TLtas acusaciones de sexismo en la información de los Juegos Olímpicos son justas. A fin de cuentas, un alto porcentaje del contenido que transmiten los medios es de calidad ínfima, cuando no calificable de completa basura. Sin embargo, no basta con realizar esa afirmación. Hay que ir más allá. Muchas deportistas, muchos deportistas, utilizan la exhibición de sus cuerpos para ganar más dinero. Es el caso, por ejemplo, de Paola Pliego , esgrimista mexicana que ha posado desnuda en diversas ocasiones. Paola, y cualquier otro deportista -Cristiano Ronaldo es experto- están en su derecho de hacerlo. Pero a partir de ese momento ya no son solo deportistas. Son también modelos. Y los espectadores están en su derecho de admirarles por su buen hacer en las canchas o por su belleza.

Mediante este razonamiento lo único que pretendo es llegar a la raíz del problema, que es común a la raíz de otros muchos problemas, y que se resume en una idea fuerza: la sociedad adulterada. Los deportistas ya no son solamente deportistas, del mismo modo que los periodistas ya no son solo periodistas, ni los políticos solo políticos.

La sociedad adulterada da lugar a comportamientos adulterados, a ciudadanos adulterados, a instituciones adulteradas y a gobiernos adulterados.
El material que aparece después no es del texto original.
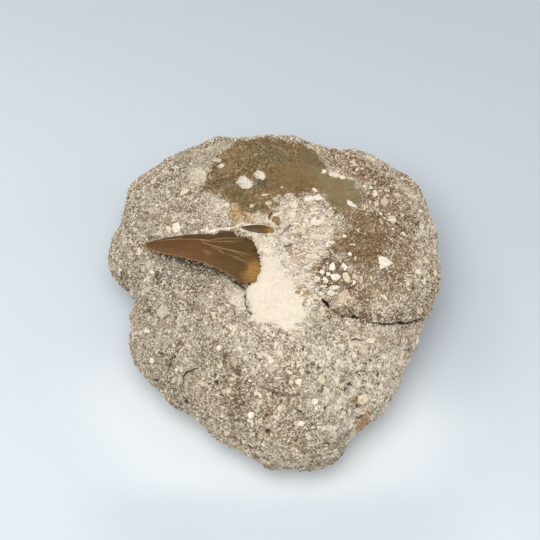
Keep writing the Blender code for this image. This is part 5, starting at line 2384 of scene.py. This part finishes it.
@dataclass
class Studio:
    """Pale floor, soft light and the camera."""

    view_elevation: float = 60.0
    view_distance: float = 600.0
    view_target: tuple[float, float, float] = (-1.5, -1.0, 45.0)
    frame_width: float = 209.5  # what the picture is wide at the target
    nearest_seen: float = 50.0
    floor_width: float = 16000.0
    sensor: float = 36.0
    lights: Sequence[tuple[str, tuple[float, float, float], float, float, Rgb]] = (
        ("overhead", (-120.0, -230.0, 950.0), 850.0, 6.2, (1.0, 0.985, 0.96)),
        ("low_left", (-900.0, 0.0, 350.0), 600.0, 1.7, (0.96, 0.98, 1.0)),
        ("low_right", (900.0, 0.0, 350.0), 600.0, 1.7, (0.96, 0.98, 1.0)),
    )
    lit: tuple[float, float, float] = (0.0, 0.0, 20.0)  # what the lights look at
    sky: Rgb = (1.0, 0.97, 0.91)
    sky_strength: float = 0.45

    def _aim(self, obj: bpy.types.Object, place: Sequence[float], target: Sequence[float]) -> None:
        """Put a light or the camera in the scene.

        Args:
            obj: The light or the camera.
            place: Where it stands, in millimetres.
            target: What it looks at.
        """
        obj.location = Vector(place) * MM
        way = Vector(target) - Vector(place)
        obj.rotation_euler = way.to_track_quat("-Z", "Y").to_euler()
        bpy.context.scene.collection.objects.link(obj)

    def floor(self) -> bpy.types.Object:
        """Lay the floor, which isn't part of the object.

        Returns:
            The floor's object.
        """
        ground = bmesh.new()
        bmesh.ops.create_grid(ground, x_segments=1, y_segments=1, size=self.floor_width / 2 * MM)
        mesh = bmesh_mesh("studio_floor", ground)
        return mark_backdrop(dress(add_object("studio_floor", mesh), FloorFinish().material()))

    def light(self) -> None:
        """Hang the lights and set the sky."""
        for name, place, width, power, colour in self.lights:
            lamp = bpy.data.lights.new(name, "AREA")
            lamp.shape = "DISK"
            lamp.size = width * MM
            lamp.energy = power
            lamp.color = colour
            self._aim(bpy.data.objects.new(name, lamp), place, self.lit)
        world = bpy.data.worlds.new("soft_sky")
        world.use_nodes = True
        background = world.node_tree.nodes["Background"]
        background.inputs["Color"].default_value = (*self.sky, 1.0)
        background.inputs["Strength"].default_value = self.sky_strength
        bpy.context.scene.world = world

    def camera(self) -> None:
        """Place the camera at the photograph's viewing angle."""
        rise = math.radians(self.view_elevation)
        back = Vector((0, -math.cos(rise), math.sin(rise))) * self.view_distance
        data = bpy.data.cameras.new("camera")
        data.sensor_width = self.sensor
        data.lens = self.sensor * self.view_distance / self.frame_width
        data.clip_start = self.nearest_seen * MM
        obj = bpy.data.objects.new("camera", data)
        self._aim(obj, Vector(self.view_target) + back, self.view_target)
        bpy.context.scene.camera = obj
        bpy.context.scene.view_settings.view_transform = "Standard"


@dataclass
class SandCover:
    """The sand, shell hash and chips that make the stone's skin."""

    finish: SandstoneFinish = field(default_factory=SandstoneFinish)
    crack_clearance: Span = (0.6, 1.1)  # distances from a crack over which the grains come in

    def _most(self, points: Array, softness: float, *names: str) -> Array:
        """How far points lie in the nearest of some zones, 0 outside to 1 inside."""
        return np.maximum.reduce([zone_share(name, points, softness) for name in names])

    def _share(self, points: Array) -> dict[str, Array]:
        """How densely each kind of piece lies.

        Args:
            points: The stone's points in millimetres, one a row.

        Returns:
            A share at each point for each kind.
        """
        x, y, z = points.T
        cream = np.maximum(zone_share("cream", points, 1.5), zone_share("neck", points))
        film = self._most(points, 2.0, "brown_film", "green_right")
        white = self._most(points, 1.0, "white_patch", "white_disc", "white_angle")
        smooth = np.maximum(zone_share("channel", points), 0.5 * zone_share("cheek", points))
        chalk = zone_share("chalk", points, 2.0)
        stained = self._most(points, 2.0, "brown_stain", "brown_deep")
        chunk = zone_share("lower_chunk", points)
        bare = (1 - cream) * (1 - 0.85 * film) * (1 - 0.8 * smooth) * (1 - white) * smooth_step(2.5, 6, z)
        sides = 0.4 + 0.6 * smooth_step(8, 22, z)
        pale = (1 - 0.6 * stained) * (1 - film)
        shelly = np.maximum(chalk, smooth_step(-22, -34, y) * smooth_step(-20, 5, x))
        return {
            "front": bare * sides * (y < 0) * (1 - 0.5 * chunk),
            "back": bare * sides * (y >= 0),
            "hash": bare * smooth_step(12, 22, z) * (0.6 + 0.4 * shelly) * pale * (1 - 0.4 * chunk),
            "chips": bare * smooth_step(12, 24, z) * (0.45 + 0.55 * shelly) * pale,
            "splinters": bare * chalk,
        }

    def build(self, stone: bpy.types.Object) -> list[bpy.types.Object]:
        """Throw every kind over the stone.

        Args:
            stone: The stone's object.

        Returns:
            The pieces.
        """
        points = mesh_points(stone.data)
        dark = np.empty(len(points), np.float32)
        stone.data.attributes["crack"].data.foreach_get("value", dark)
        clear = 1 - smooth_step(0.05, 0.4, dark)
        for crack in MatrixStone.cracks:
            distance = path_distance(points[:, 0], points[:, 1], crack.path)[0]
            clear *= smooth_step(*self.crack_clearance, distance)
        share = {kind: values * clear for kind, values in self._share(points).items()}
        sand, shell, flake = (
            finish.material(self.finish)
            for finish in (
                GrainFinish("loose_sand", 0.78, 1.2, 0.6, linear(240, 229, 210), 0.1),
                GrainFinish("broken_shell", 0.85, 1.1, 0.4, linear(240, 229, 209), 0.5, 0.7),
                GrainFinish("shell_flakes", 0.88, 1.04, 0.2, linear(240, 228, 207), 0.75, 0.4),
            )
        )
        crystal, plate = GrainShape.CRYSTAL, GrainShape.PLATE
        kinds = (
            ("front", sand, Scatter("sand_grains_front", crystal, 0.8, 0.5, 1.15, (0.5, 0.9), 0.12, 60, 11)),
            ("back", sand, Scatter("sand_grains_back", crystal, 0.8, 0.5, 1.15, (0.5, 0.9), 0.12, 60, 12)),
            ("hash", shell, Scatter(
                "shell_hash", plate, 1.7, 0.7, 1.9, (0.3, 0.5), 0.12, 25, 13, broken=0.18,
            )),
            ("chips", flake, Scatter(
                "shell_chips", plate, 3.4, 1.3, 3.8, (0.16, 0.26), 0.2, 14, 14, broken=0.2,
            )),
            ("splinters", flake, Scatter(
                "shell_splinters", plate, 1.9, 1.4, 3.6, (0.12, 0.25), 0.1, 16, 15, 0.22, 12.0,
            )),
        )
        return [kind.build(stone, share[where], material) for where, material, kind in kinds]


def main() -> None:
    """Build the stone, the tooth and the studio in order."""
    logging.basicConfig(level=logging.INFO, format="%(message)s")
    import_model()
    studio = Studio()
    studio.camera()
    studio.light()
    studio.floor()

    sandstone = SandstoneFinish()
    stone = dress(MatrixStone().build(), sandstone.material())
    for piece in SandCover(sandstone).build(stone):
        attach(piece, STONE_SLOT)
    attach(stone, STONE_SLOT, STONE_NODE)

    points = mesh_points(stone.data)
    triangles = [tuple(polygon.vertices) for polygon in stone.data.polygons]
    shells = BeddedShells().build(BVHTree.FromPolygons(points.tolist(), triangles))
    dress(shells, ShellFinish().material())
    attach(shells, STONE_SLOT)

    enamel = EnamelFinish("enamel").material()
    attach(dress(ToothCrown().build(), enamel), TOOTH_SLOT, TOOTH_NODE)
    attach(dress(SideCusp().build(), enamel), TOOTH_SLOT, TOOTH_NODE)
    attach(dress(ToothRoot().build(), RootFinish().material(sandstone)), TOOTH_SLOT, TOOTH_NODE)


if __name__ == "__main__":
    main()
El problema no está en las flores marchitas de los árboles a las que, por comodidad, estamos acostumbrados a mirar, sino en la raíz enferma que yace muchos metros más abajo.

Cuando me gustaba el fútbol porque aún era un deporte, no se me pasaba por la cabeza admirar a mis ídolos por otra razón que no fuera la capacidad de inventar algo nuevo con la pelota en los pies. Lo real del fútbol, lo real del deporte, es uno de los espacios humanos de mayor belleza. Lo real adulterado no.

XNO RECUERDOx haber admirado a ningún periodista por la ropa que llevaba, por su legitimidad para venderme una compañía de seguros o por su capacidad de seducción en una portada de un suplemento dominical. Me fascinaban sus palabras escritas, su oratoria persuasiva, su modo inconfundible de contarnos lo que pasaba ahí fuera. Antes, los Sanfermines se conocían por la impronta que dejaron en uno de los grandes novelistas estadounidenses del siglo XX, Ernest Hemingway , y ahora se conocen por las agresiones sexuales abundantemente utilizadas por los medios como gasolina para la publicidad de la que viven.

Antes, los álbumes de fotos familiares eran reductos íntimos y extraordinariamente mimados que se utilizaban para amenizar reuniones privadas donde los viejos recuerdos formaban una parte más, y muy querida, de una vida compartida. Ahora, las redes sociales se inundan de efímeras instantáneas de parejas antes casi de serlo, en una especie de carrera sin fin por demostrar que son más felices que los demás, y que suele acabar en bloqueos mutuos al cabo de un tiempo con tal de no volver a ver jamás esas fotos.

No recuerdo haber admirado a ningún político porque llevara traje o vaqueros, mochila o bolso de piel de serpiente, coleta u orgullosa calvicie, bigote o escote. Me sugestionaban su capacidad de convicción y las emociones con que lograban que hiciera míos sus anhelos.

Son todo síntomas, y podríamos seguir ad nauseam, de la sociedad adulterada. Una sociedad donde importa menos el contenido de una reunión política que el tuit que se publica después; importa menos el rigor de una noticia que los tirantes del periodista o el peinado de la periodista; mucho menos los goles que los fuertes abdominales del futbolista, mucho menos el toque con coupé de la espada que el bonito culo de la esgrimista; y, desde luego, importa mucho menos la verdadera felicidad tras la puerta que la felicidad fingida de las fotos puertas afuera.

En 1968, el filósofo de raíz marxista Guy Debord ya nos lo advirtió en una de las obras capitales del pensamiento contemporáneo, La sociedad del espectáculo: "El espectáculo somete a los seres humanos en la medida en que la economía los ha sometido ya totalmente". Y qué son las fotos y los cuerpos bellos y las corbatas y los tuits, sino espectáculo.

Y así llegamos a Marx , que en el siglo XIX nos contaba el extrañamiento del trabajador respecto de su mundo (alienación) por la pérdida de control sobre el producto de su trabajo, es decir, por la adulteración del proceso de producción donde lo real (el trabajo) es convertido en pura imagen falsa (el dinero). De modo que, llegado este punto, lo único que podemos desearle a la civilización capitalista -porque eso somos, y no otra cosa- es que tenga el mismo destino que todas las sociedades adulteradas y, por tanto, decadentes: que muera de éxito. Cuanto antes.